The Pediatric Crohn's Disease Activity Index (PCDAI) is the outcome measure of choice in clinical trials of pediatric Crohn's disease. The aim of this study was to provide knowledge on its performance and accuracy of different cutoff scores.


Longitudinal data prospectively generated from four sources were used, including the REACH and budesonide trials, a North-American inflammatory bowel diseases (IBD) registry, and a cohort aimed at evaluating growth. Cutoff values of disease activity were determined by physician global assessment from the pooled cohort using serial receiver operator characteristic curves and area under the curve (AUC) as well as comparing the overall accuracy.

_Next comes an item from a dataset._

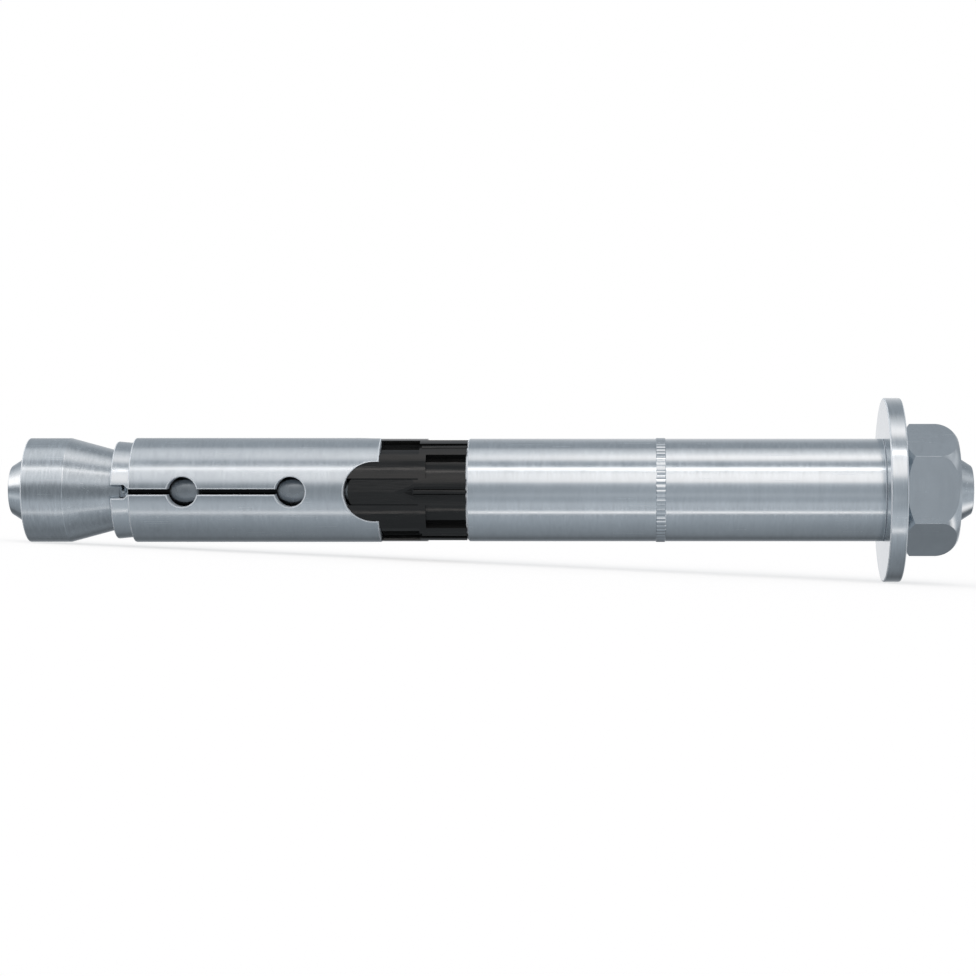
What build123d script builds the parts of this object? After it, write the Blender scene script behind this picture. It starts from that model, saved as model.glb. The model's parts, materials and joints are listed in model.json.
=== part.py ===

Test-retest reliability and responsiveness were ascertained by comparing the baseline and follow-up scores, using an external anchor.


A total of 437 children were included (268 (61%) males, mean age 12.9+/-2.6 years). To define remission, a composite definition of <10 points or <7.5 points without the height item had the highest accuracy; this addressed the limitation that height is not a responsive item. The best cutoff of 10-27.5 was determined for mild disease, 30-37.5 for moderate disease, 40-100 for severe disease, and a change of >12.5 points for response (AUC 0.8-0.9; P<0.001). Ninety children whose disease remained unchanged showed fair test-retest reliability (intraclass correlation coefficient=0.74-0.8; P<0.001). The PCDAI showed good responsiveness, as reflected from the correlational (r=0.7; P<0.001), distributional (Guyatt's responsiveness statistics=0.9), and diagnostic utility analysis (AUC 0.85 (95% confidence interval 0.81-0.88).


The clinimetric properties of the PCDAI are sufficient to support its use in clinical research. Cutoff values suggested by this study differ slightly from those previously published on much smaller cohorts.